Fig. 8: Example of an operating state
Figure 8 shows an example of a time signal of the torque when the hammer mill was switched on and views of two torque measuring locations.
Torque measurement for identifying critical load situations
In a power plant drive system, inexplicable gear tooth damage occurred in a
gearbox. Based on systematic damage analyses, the occurrence of overloads
was suspected. Torque measurements were conducted to determine whether
the start-up or switching processes in the pole-changing motors were responsible.
Fig. 9: View of the measurement location on the gear side
Figure 9 shows a view of the measurement location near the gearbox. In the torque signals, three torsional natural frequencies can be identified. A soft starter was retrofitted to reduce the excessive amplitude of the first torsional natural frequency directly after start-up.

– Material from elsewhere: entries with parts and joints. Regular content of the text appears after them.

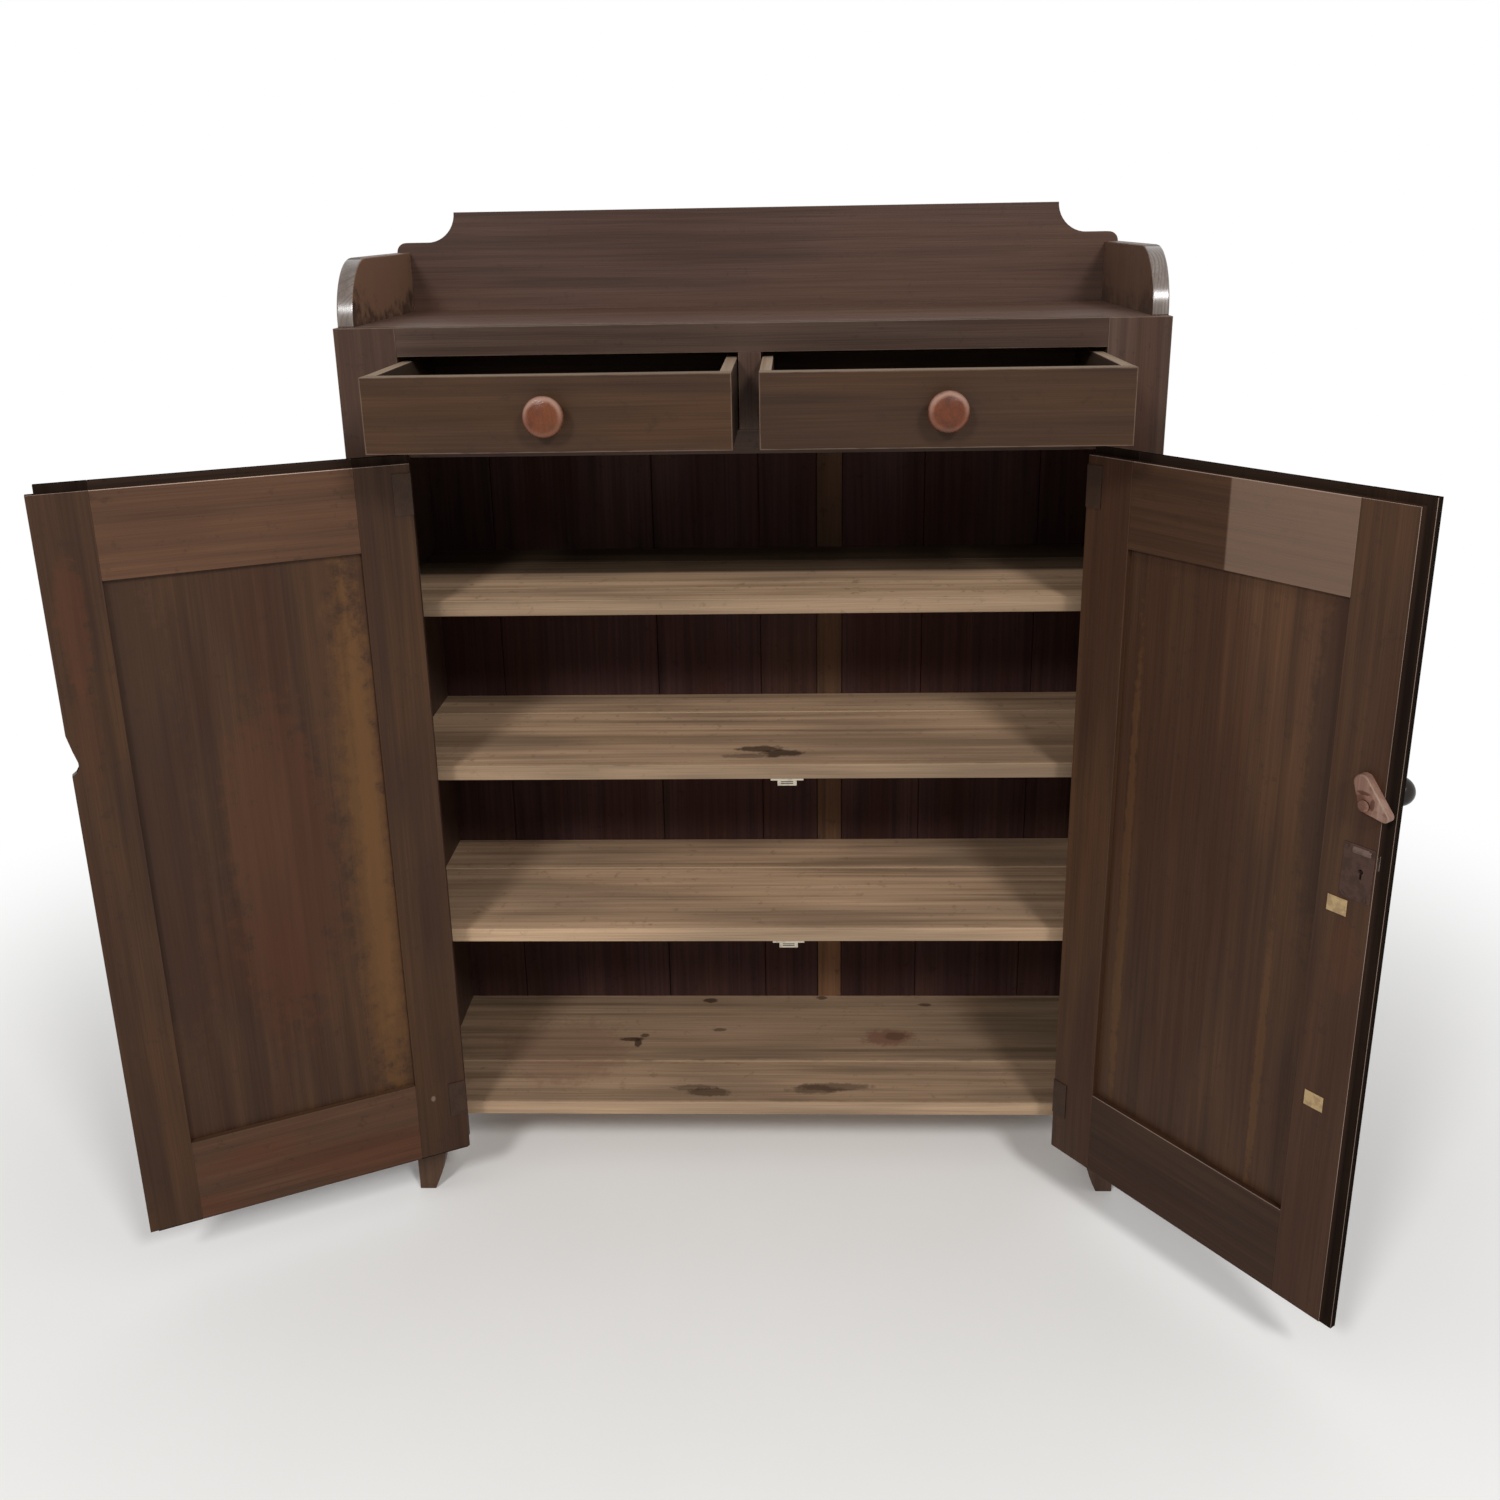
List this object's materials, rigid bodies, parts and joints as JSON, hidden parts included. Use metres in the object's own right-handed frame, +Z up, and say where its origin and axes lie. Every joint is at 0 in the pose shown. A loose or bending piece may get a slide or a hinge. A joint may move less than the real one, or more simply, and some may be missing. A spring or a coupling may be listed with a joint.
{
  "type": "sideboard",
  "caption": "Tall shallow sideboard with a gallery top, drawers over framed doors, plank shelves, a turn latch and a mortised lock; doors stand open and drawers are pulled out.",
  "frame": {"origin": "on the floor, in the middle of the rectangle that the sideboard covers with its doors open and its drawers pulled out as stored", "axes": "+X to the right as seen from the front, +Y towards the back of the case, +Z up; the doors and drawers face -Y"},
  "size_m": [1.6614, 0.7768, 1.4905],
  "materials": {
    "stained_case": "dark brown stained and varnished pine, worn along its edges",
    "stained_backsplash": "dark stained pine with a purplish cast, semi-gloss",
    "dark_back": "nearly black aged boards, matt",
    "filler_wood": "olive brown aged strip, matt",
    "aged_shelf": "bare aged pine, grey-brown, with stains and knots",
    "bare_softwood": "bare softwood, sawn",
    "drawer_wood": "bare aged pine, darkened inside",
    "off_white_plastic": "off-white moulded plastic",
    "painted_iron": "iron, stained over with the door",
    "stained_drawer_front": "stained and varnished pine, a little lighter than the case",
    "knob_wood": "turned wood, reddish brown, semi-gloss",
    "stained_door": "stained and varnished pine with redder patches",
    "stained_panel": "stained and varnished pine panel with reddish grain",
    "latch_wood": "stained wood, worn paler on the pointer",
    "painted_lock": "iron lock case painted over with the door stain",
    "bolt_steel": "dull steel",
    "plate_brass": "thin pale brassed steel, worn"
  },
  "bodies": {
    "case": {"side_left": "stained_case", "side_right": "stained_case", "stile_left": "stained_case", "stile_right": "stained_case", "top_rail": "stained_case", "drawer_divider": "stained_case", "middle_rail": "stained_case", "top_board": "stained_case", "backsplash": "stained_backsplash", "back_boards": "dark_back", "back_filler_strip": "filler_wood", "bottom_shelf_front": "aged_shelf", "bottom_shelf_rear": "aged_shelf", "lower_shelf_front": "aged_shelf", "lower_shelf_rear": "aged_shelf", "middle_shelf_front": "aged_shelf", "middle_shelf_rear": "aged_shelf", "upper_shelf_front": "aged_shelf", "upper_shelf_rear": "aged_shelf", "runner_left": "bare_softwood", "runner_centre": "bare_softwood", "runner_right": "bare_softwood", "drawer_kickers": "bare_softwood", "magnetic_catches": "off_white_plastic", "left_frame_leaves": "painted_iron", "right_frame_leaves": "painted_iron", "frame_hinge_screws": "painted_iron", "hinge_pins": "painted_iron"},
    "left_door": {"left_door_hinge_stile": "stained_door", "left_door_meeting_stile": "stained_door", "left_door_top_rail": "stained_door", "left_door_bottom_rail": "stained_door", "left_door_panel": "stained_panel", "left_door_leaves": "painted_iron", "left_door_screws": "painted_iron"},
    "right_door": {"right_door_hinge_stile": "stained_door", "right_door_meeting_stile": "stained_door", "right_door_top_rail": "stained_door", "right_door_bottom_rail": "stained_door", "right_door_panel": "stained_panel", "right_door_leaves": "painted_iron", "right_door_screws": "painted_iron", "lock_case": "painted_lock", "strike_plates": "plate_brass"},
    "left_drawer": {"left_drawer_front": "stained_drawer_front", "left_drawer_outer_side": "drawer_wood", "left_drawer_inner_side": "drawer_wood", "left_drawer_back": "drawer_wood", "left_drawer_bottom": "drawer_wood", "left_drawer_knob": "knob_wood"},
    "right_drawer": {"right_drawer_front": "stained_drawer_front", "right_drawer_outer_side": "drawer_wood", "right_drawer_inner_side": "drawer_wood", "right_drawer_back": "drawer_wood", "right_drawer_bottom": "drawer_wood", "right_drawer_knob": "knob_wood"},
    "latch": {"latch_knob": "latch_wood", "latch_pointer": "latch_wood"},
    "lock_bolt": {"lock_bolt": "bolt_steel"}
  },
  "joints": [
    {"name": "left_door_swing", "type": "hinge", "parent": "case", "child": "left_door", "pos_m": [-0.41885, 0.01674, 0.636], "axis": [0, 0, 1], "range_deg": [-21, 153.8]},
    {"name": "right_door_swing", "type": "hinge", "parent": "case", "child": "right_door", "pos_m": [0.51565, 0.01674, 0.636], "axis": [0, 0, 1], "range_deg": [-127.3, 47]},
    {"name": "left_drawer_slide", "type": "slide", "parent": "case", "child": "left_drawer", "axis": [0, -1, 0], "range_m": [-0.185, 0.055]},
    {"name": "right_drawer_slide", "type": "slide", "parent": "case", "child": "right_drawer", "axis": [0, -1, 0], "range_m": [-0.185, 0.055]},
    {"name": "latch_turn", "type": "hinge", "parent": "right_door", "child": "latch", "pos_m": [0.7762, -0.34954, 0.8225], "axis": [-0.7955, -0.606, 0], "range_deg": [-15, 95]},
    {"name": "lock_bolt_slide", "type": "slide", "parent": "right_door", "child": "lock_bolt", "axis": [0.606, -0.7955, 0], "range_m": [0, 0.007]}
  ]
}
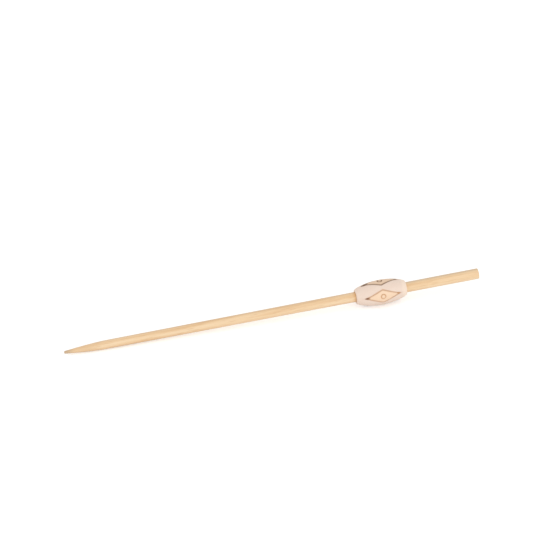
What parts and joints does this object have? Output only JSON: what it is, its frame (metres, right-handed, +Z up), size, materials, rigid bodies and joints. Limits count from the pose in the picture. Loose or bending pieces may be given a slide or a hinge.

Torque measurements for calculation of torsional vibrations
According to torsional vibration calculations, a variable speed pump unit was subject to resonance at certain speeds.
Fig. 10: Campbell diagram of the torques during progressive start-up of the pump unit
Are modifications necessary? How exact are the simulations for this new machine? Which amplitudes occur in the application? PRÜFTECHNIK was commissioned to conduct systematic torsional vibration analyses. Torque measurements at different RPMs made it possible to validate the calculated natural frequencies for the specific frequencies. Figure 10 shows an example of this type of Campbell diagram for torques up to 300 Hz. Based on this representation, it was possible to make the load amplitudes of the torsional vibrations available to the calculation engineer to enable him to further adjust the torsional vibration model. These results were also used to specifically hide the torsional vibrations at 48 Hz.